More alarming is the possibility that web surfers will avoid clicking any of the links if the SGE passage fulfills the users’ need for information – satisfied, for example, to learn the best time of year to go to Paris, without having to click on a travel publication’s website.
SGE is “definitely going to decrease publishers’ organic traffic and they’re going to have to think about a different way to measure the value of that content, if not click through rate,” said Forrester Research Senior Analyst Nikhil Lai.

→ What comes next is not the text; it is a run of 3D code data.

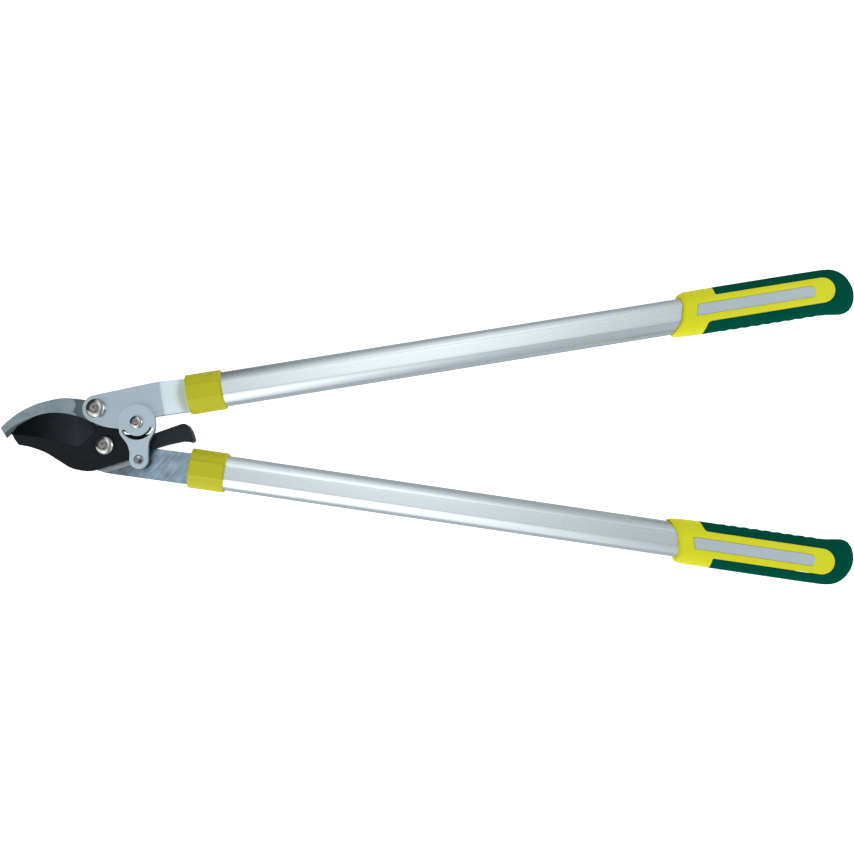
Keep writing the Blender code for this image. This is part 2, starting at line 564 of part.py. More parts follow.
def make_handle(word, handle, arm_plate):
    made = []
    c0 = handle["collar"]
    tube0, tube1 = c0 + COLLAR_FACE + 0.7, handle["grip"] + TUBE_IN_GRIP
    frame, section = handle_frame(handle), along_handle(handle)
    inner_a, inner_b = TUBE_A - TUBE_WALL, TUBE_B - TUBE_WALL
    inner_flat = TUBE_FLAT - TUBE_WALL

    tube = extruded(
        word + "_tube",
        [oval(TUBE_A, TUBE_B, flat=TUBE_FLAT), oval(inner_a, inner_b, flat=inner_flat)],
        tube0, tube1, section, ALUMINIUM,
    )
    plug = extruded(
        word + "_tube_plug",
        [
            oval(inner_a - GAP, inner_b - GAP, flat=inner_flat - GAP),
            [(-TANG_HALF - GAP, -2.85), (TANG_HALF + GAP, -2.85), (TANG_HALF + GAP, 2.85), (-TANG_HALF - GAP, 2.85)],
        ],
        tube0, tube0 + 24.0, section, PLUG_PLASTIC,
    )
    rivets = []
    for k, (place_name, u) in enumerate(zip(("front", "rear"), TANG_RIVETS)):
        centre = (c0 + u, 0)
        hole = extruded(
            f"{word}_rivet_hole_{k}", [circle(centre, TANG_RIVET_R + GAP, 16)], -14, 14, frame, cutter=True
        )
        for owner in (tube, plug, arm_plate):
            boolean(owner, "DIFFERENCE", hole)
        rivets.append(
            extruded(
                f"{word}_tang_rivet_{place_name}", [circle(centre, TANG_RIVET_R, 16)],
                -TUBE_FLAT + 0.1, TUBE_FLAT - 0.1, frame, ZINC,
            )
        )
    collar = extruded(word + "_collar", [oval(COLLAR_A, COLLAR_B, 2.6, count=40)], c0, c0 + COLLAR_LENGTH, section, COLLAR_PLASTIC)
    pocket = extruded(
        word + "_collar_pocket", [oval(TUBE_A + GAP, TUBE_B + GAP, flat=TUBE_FLAT + GAP)],
        c0 + COLLAR_FACE, c0 + COLLAR_LENGTH + 2, section, cutter=True,
    )
    slot_cut = extruded(
        word + "_collar_slot",
        [[(-15.3, -2.9), (15.3, -2.9), (15.3, 2.9), (-15.3, 2.9)]],
        c0 - 2, c0 + COLLAR_FACE + 1, section, cutter=True,
    )
    boolean(collar, "DIFFERENCE", pocket)
    boolean(collar, "DIFFERENCE", slot_cut)

    g0 = handle["grip"]
    core = grip_shape(word + "_grip_core", handle, False, GRIP_PLASTIC)
    cover = grip_shape(word + "_grip_cover", handle, False, GRIP_RUBBER)
    boolean(core, "INTERSECT", panel_region(handle, 0.0, name=word + "_panel"))
    sleeve = extruded(
        word + "_sleeve", [oval(TUBE_A + 1.9, TUBE_B + 1.9, flat=TUBE_FLAT + 1.7)], g0 + 8.0, g0 + 104.0, section, cutter=True
    )
    boolean(core, "UNION", sleeve)
    bore = extruded(
        word + "_grip_bore", [oval(TUBE_A + GAP, TUBE_B + GAP, flat=TUBE_FLAT + GAP)], g0 - 30, g0 + TUBE_IN_GRIP + 0.5, section, cutter=True
    )
    boolean(core, "DIFFERENCE", bore)
    boolean(cover, "DIFFERENCE", panel_region(handle, GAP, name=word + "_panel_clear"))
    sleeve_clear = extruded(
        word + "_sleeve_clear", [oval(TUBE_A + 2.2, TUBE_B + 2.2, flat=TUBE_FLAT + 2.0)], g0 - 12.0, g0 + 104.3, section, cutter=True
    )
    boolean(cover, "DIFFERENCE", sleeve_clear)
    inlays = []
    for where, low, high, cut in (
        ("top", GRIP_HALF_HEIGHT - INLAY_DEPTH, GRIP_HALF_HEIGHT, (GRIP_HALF_HEIGHT - INLAY_DEPTH - GAP, 16)),
        ("bottom", -GRIP_HALF_HEIGHT, -GRIP_HALF_HEIGHT + INLAY_DEPTH, (-16, -GRIP_HALF_HEIGHT + INLAY_DEPTH + GAP)),
    ):
        seat = extruded(f"{word}_inlay_seat_{where}", [inlay_loop(handle, GAP)], *cut, frame, cutter=True)
        boolean(core, "DIFFERENCE", seat)
        inlays.append(extruded(f"{word}_grip_inlay_{where}", [inlay_loop(handle, 0)], low, high, frame, INLAY_PLASTIC))
    return [tube, plug, *rivets, collar, core, cover, *inlays]


upper_pieces = make_handle("upper", UPPER, arm)
lower_pieces = make_handle("lower", LOWER, hook)


# ---------------------------------------------------------------- assembly
def pivot(name, centre, z, parent=None):
    empty = bpy.data.objects.new(name, None)
    parts.objects.link(empty)
    empty.empty_display_size = 0.02
    empty.matrix_world = table_frame() @ Matrix.Translation((centre[0] * MM, centre[1] * MM, z * MM))
    bpy.context.view_layer.update()
    if parent:
        adopt(parent, [empty])
    return empty


def adopt(parent, children):
    bpy.context.view_layer.update()
    for child in children:
        where = child.matrix_world.copy()
        child.parent = parent
        child.matrix_parent_inverse = parent.matrix_world.inverted()
        child.matrix_world = where


frame_point = pivot("lopper_frame", ORIGIN, 0)
handle_pivot = pivot("handle_pivot", HANDLE_PIVOT, MID_Z, frame_point)
blade_pivot = pivot("blade_pivot", BLADE_PIVOT, MID_Z, frame_point)
link_pivot = pivot("link_pivot", LINK_PIVOT, MID_Z, handle_pivot)
adopt(frame_point, [hook, handle_bolt, blade_bolt, handle_spacer, handle_washer, blade_washer, handle_nut, blade_nut, *lower_pieces])
adopt(handle_pivot, [arm, link_bolt, *upper_pieces])
adopt(blade_pivot, [blade])
adopt(link_pivot, [link, link_rivet, rivet_spacer])
bpy.context.view_layer.update()
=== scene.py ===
"""Bypass loppers lying flat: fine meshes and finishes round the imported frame.

The pieces are drawn in millimetres, as in the design: +X from the jaw to the
grips, +Y from the lower handle to the upper one. ORIGIN is the drawing point at
the part's origin, and every mesh is stored in metres in the row's own frame.
"""

from math import cos, hypot, pi, radians, sin

import bmesh
import bpy
from mathutils import Matrix, Vector


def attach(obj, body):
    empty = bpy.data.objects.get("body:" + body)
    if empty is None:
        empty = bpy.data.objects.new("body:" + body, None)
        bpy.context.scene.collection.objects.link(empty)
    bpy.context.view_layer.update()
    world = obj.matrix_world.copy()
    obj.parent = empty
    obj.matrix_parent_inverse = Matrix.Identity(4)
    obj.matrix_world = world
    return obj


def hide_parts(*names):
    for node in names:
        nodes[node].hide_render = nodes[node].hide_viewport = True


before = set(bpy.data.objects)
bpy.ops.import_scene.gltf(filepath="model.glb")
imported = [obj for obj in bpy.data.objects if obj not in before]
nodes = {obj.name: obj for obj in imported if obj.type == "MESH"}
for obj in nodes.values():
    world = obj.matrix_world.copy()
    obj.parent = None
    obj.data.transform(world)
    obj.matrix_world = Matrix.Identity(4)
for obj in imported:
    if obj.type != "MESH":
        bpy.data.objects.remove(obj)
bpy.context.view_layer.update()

MM = 0.001
ORIGIN = (4.77, 1.45)
GAP = 0.3
HANDLE_PIVOT, BLADE_PIVOT = (-289.3, 14.5), (-282.9, -17.5)
LINK_PIVOT, LINK_RIVET = (-252.8, 2.1), (-250.8, -30.5)
BOLT_R, LINK_BOLT_R, RIVET_R, RIVET_PLAY = 4.0, 3.8, 3.2, 0.7
MID_Z = 13.5
HOOK_Z, BLADE_Z, ARM_Z, LINK_Z = (11.0, 16.0), (16.3, 20.8), (21.1, 25.6), (25.9, 29.9)
UPPER = {"at": (-180.0, 33.4), "angle": 9.39, "side": 1, "collar": -32.5, "grip": 415.0}
LOWER = {"at": (-180.0, -41.1), "angle": -8.38, "side": -1, "collar": -29.4, "grip": 407.8}
TUBE_A, TUBE_B, TUBE_FLAT, TUBE_WALL = 15.5, 10.9, 10.5, 1.6
COLLAR_A, COLLAR_B, COLLAR_LENGTH, COLLAR_FACE = 17.7, 12.7, 31.7, 4.5
TUBE_IN_GRIP = 100.0
TANG_HALF, TANG_LENGTH = 12.0, 28.0
TANG_RIVETS, TANG_RIVET_R = (12.0, 24.0), 2.2
GRIP_HALF_HEIGHT = 13.5
PANEL_MID, PANEL_HALF = 0.55, 11.3
SCALLOP, SCALLOP_PITCH = 0.3, 10.1
INLAY_DEPTH = 1.2
JOGGLE = (-54.0, -34.5)


# ------------------------------------------------------------ materials
def shader_of(made):
    return made.node_tree.nodes["Principled BSDF"]


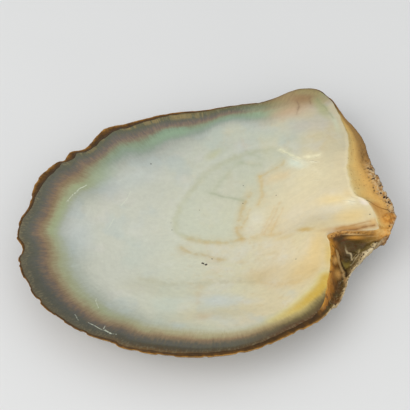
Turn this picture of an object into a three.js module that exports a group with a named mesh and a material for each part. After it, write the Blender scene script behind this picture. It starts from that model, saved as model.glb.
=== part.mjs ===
// One valve of a black-lipped pearl oyster, lying on its rounded outside with the nacre up.
// Millimetres, +Z up. +X points to the hinge and the beak, +Y to the rear wing of the hinge.
// Directions are degrees about CENTRE, anticlockwise from +X as seen from above.
import * as THREE from "three";

// Plan points that the rest is measured from
const CENTRE = [6, 0]; // the deepest point of the nacre bowl, above the spot that the shell rests on
const BEAK = [66, 2]; // the oldest shell, from which the growth lines outside spread

// Heights and thicknesses
const FLOOR_HEIGHT = 4.5; // nacre at the bottom of the bowl
const BOWL_FLARE = 1.35; // how early the bowl's wall flattens towards its rim
const DOME_FLARE = 1.2; // the same for the outside
const DOME_SINK = 0.6; // how much is worn off the outside where it rests
const BEAD_HEIGHT = 0.5; // raised bead along the nacre's edge at the hinge

// The bowl and the dome outside, as smooth waves by direction:
// [mean, first wave, direction of its peak, second wave, direction of its peaks]
const BOWL_RADIUS = [73.9, 7, -136, 5, 29];
const RIM_HEIGHT = [17, 0.6, 50, 0, 0];
const DOME_RADIUS = [75, 7, -136, 5, 29];
const DOME_HEIGHT = [15.4, 0.6, 50, 0, 0];

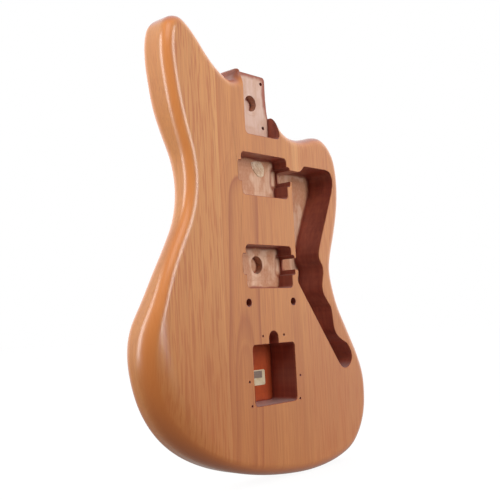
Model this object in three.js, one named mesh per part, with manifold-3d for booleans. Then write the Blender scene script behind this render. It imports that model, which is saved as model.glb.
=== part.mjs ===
// Electric guitar body with an offset waist: three boards glued edge to edge, shaped as one
// slab, and cut from the front for the neck, two pickups, the controls and a tremolo unit.
// A paper label lies in the tremolo cavity and a smear of filler in the neck pickup cavity.
//
// Millimetres. X runs across the body to the treble side, Z along it towards the neck, and
// the front face looks along -Y. Shapes are laid out with Y = 0 on the front face and Z = 0
// at the heel end of the neck pocket. The finished body is then moved as a whole, so that
// its origin lies on the pocket floor, midway between the two lower neck screws.

import * as THREE from 'three';
import { mergeVertices } from 'three/addons/utils/BufferGeometryUtils.js';
import Module from 'manifold-3d';

const wasm = await Module();
wasm.setup();

// The slab
const BODY_WIDTH = 348;
const BODY_LENGTH = 480;
const BODY_THICKNESS = 41.3;
const EDGE_RADIUS = 12.7;
const CENTRE_BOARD_WIDTH = 132;
const CENTRE_BOARD_SHIFT = -6;

// Neck pocket, and the tongue of wood that carries its floor out past the shoulders
const POCKET_WIDTH = 56.5;
const POCKET_LENGTH = 73.7;
const POCKET_DEPTH = 15.9;
const POCKET_CORNER = 5.5;
const TONGUE_CORNER = 4;
const BASS_CHEEK = 2.75;
const TREBLE_STEP = 2.55;
const NECK_SCREW_ACROSS = 38.1;
const NECK_SCREW_FROM_END = 14.6;
const NECK_SCREW_FROM_TOP = 8.3;
const NECK_SCREW_HOLE = 4.2;
const POCKET_BORE = 18;
const POCKET_BORE_DEPTH = 8.2;

// Pickup cavities: one rectangle each, with a deeper ear on either side
const PICKUP_WIDTH = 75;
const PICKUP_LENGTH = 45.8;
const PICKUP_DEPTH = 19.1;
const PICKUP_CORNER = 4.5;
const PICKUP_FROM_POCKET = 20.9;
const PICKUP_SPACING = 99.4;
const EAR_REACH = 5.6;
const EAR_LENGTH = 22;
const EAR_DEPTH = 21.4;
const EAR_CORNER = 3;
const EAR_RISE = 2.4;
const CHANNEL_WIDTH = 12.6;
const CHANNEL_RISE = 1.4;
const PICKUP_BORE = 19.3;
const PICKUP_BORE_DEPTH = 8;
const PICKUP_BORE_RISE = 3.2;

// Control cavity
const CONTROL_DEPTH = 35.8;

// Bridge posts and tremolo cavity
const BRIDGE_FROM_POCKET = 181.5;
const POST_SPACING = 73.5;
const POST_HOLE = 8.4;
const POST_HOLE_DEPTH = 25;
const TREMOLO_FROM_BRIDGE = 44.5;
const TREMOLO_WIDTH = 69.3;
const TREMOLO_LENGTH = 63.4;
const TREMOLO_DEPTH = 35;
const TREMOLO_CORNER = 4.5;
const ARM_SLOT_WIDTH = 15;
const ARM_SLOT_REACH = 13.6;
const PILOT_HOLE = 2.6;
const PILOT_HOLE_DEPTH = 14;

// Loose things that are stuck in the cavities
const LABEL_WIDTH = 40;
const LABEL_HEIGHT = 17;
const LABEL_THICKNESS = 0.4;
const LABEL_CORNER = 2;
const FILLER_THICKNESS = 0.8;

// How far a cutter runs past the face that it breaks through
const OVERRUN = 8;

// Steps of the faceted curves, as counts
const STEPS_PER_POINT = 3;
const EDGE_STEPS = 5;
const WALK_STEPS = 40;
const CORNER_STEPS = 3;
const HOLE_SIDES = 20;
const PILOT_SIDES = 10;

// The outline. The two cutaways start at the sides of the tongue: across is a share of the
// body's width counted from that side, along is a share of the pocket's length.
const trebleCutawayShares = [
  [0, 0.65], [0.0075, 0.366], [0.031, 0.202], [0.064, 0.115], [0.116, 0.088],
];
const bassCutawayShares = [
  [-0.0675, 0.832], [-0.036, 0.787], [-0.013, 0.818], [-0.002, 0.895],
];
// Everything between them, clockwise from the treble horn to the inside of the bass horn:
// across as a share of the body's width, along as a share of its length.
const roundShares = [
  [0.241, 0.020], [0.279, 0.027], [0.313, 0.029], [0.342, 0.021], [0.366, 0.007],
  [0.391, -0.020], [0.405, -0.075], [0.398, -0.142], [0.371, -0.212], [0.341, -0.273],
  [0.333, -0.304], [0.341, -0.338], [0.363, -0.385], [0.411, -0.445], [0.461, -0.507],
  [0.490, -0.558], [0.497, -0.605], [0.486, -0.662], [0.454, -0.706], [0.402, -0.741],
  [0.322, -0.761], [0.201, -0.771], [0.057, -0.766], [-0.101, -0.748], [-0.244, -0.718],
  [-0.345, -0.682], [-0.415, -0.640], [-0.465, -0.588], [-0.494, -0.529], [-0.503, -0.475],
  [-0.493, -0.423], [-0.460, -0.364], [-0.425, -0.304], [-0.389, -0.253], [-0.353, -0.204],
  [-0.332, -0.158], [-0.325, -0.115], [-0.331, -0.071], [-0.352, -0.021], [-0.371, 0.028],
  [-0.387, 0.085], [-0.396, 0.138], [-0.394, 0.179], [-0.381, 0.209], [-0.356, 0.225],
  [-0.329, 0.228], [-0.299, 0.217], [-0.259, 0.192], [-0.227, 0.167], [-0.195, 0.146],
];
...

Even so, he believes publishers’ reputations will remain strong as a result of their links appearing in SGE.
Google says that it designed SGE to highlight web content. “Any estimates about specific traffic impacts are speculative and not representative, as what you see today in SGE may look quite different from what ultimately launches more broadly in Search,” a company spokesperson said in a statement.
While publishers and other industries have spent decades adjusting their websites to show up prominently in traditional Google search, they don’t have enough information to do the same for the new SGE summaries, these publishers say.
“The new AI section is a black box for us,” said an executive at one publisher. “We don’t know how to make sure we’re a part of it or the algorithm behind it.”
Google said publishers do not need to do anything different than what they have been doing to appear in search.
Publishers have long allowed Google to “crawl” their content for the purposes of appearing in search results – using a bot, or piece of software, to automatically scan and index it. “Crawling” is how Google indexes the web to make content show up in search.
Publishers’ concerns with SGE boil down to a key point: They say that Google is crawling their content, for free, to create summaries that users may read instead of clicking on their links, and that Google hasn’t been clear about how they can block content from being crawled for SGE.
Google’s new search tool, said one publisher, “is even more threatening to us and our business than a crawler that is crawling our business illegally.”
Google did not comment on that assessment.
When given the option, websites are blocking their content from being used for AI if doing so doesn’t impact search, according to exclusive data from AI content detector Originality.ai. Since its Aug. 7 release, 27.4% of top websites are blocking ChatGPT’s bot – including The New York Times and Washington Post. That’s compared to 6% that are blocking Google-Extended since its Sept. 28 release.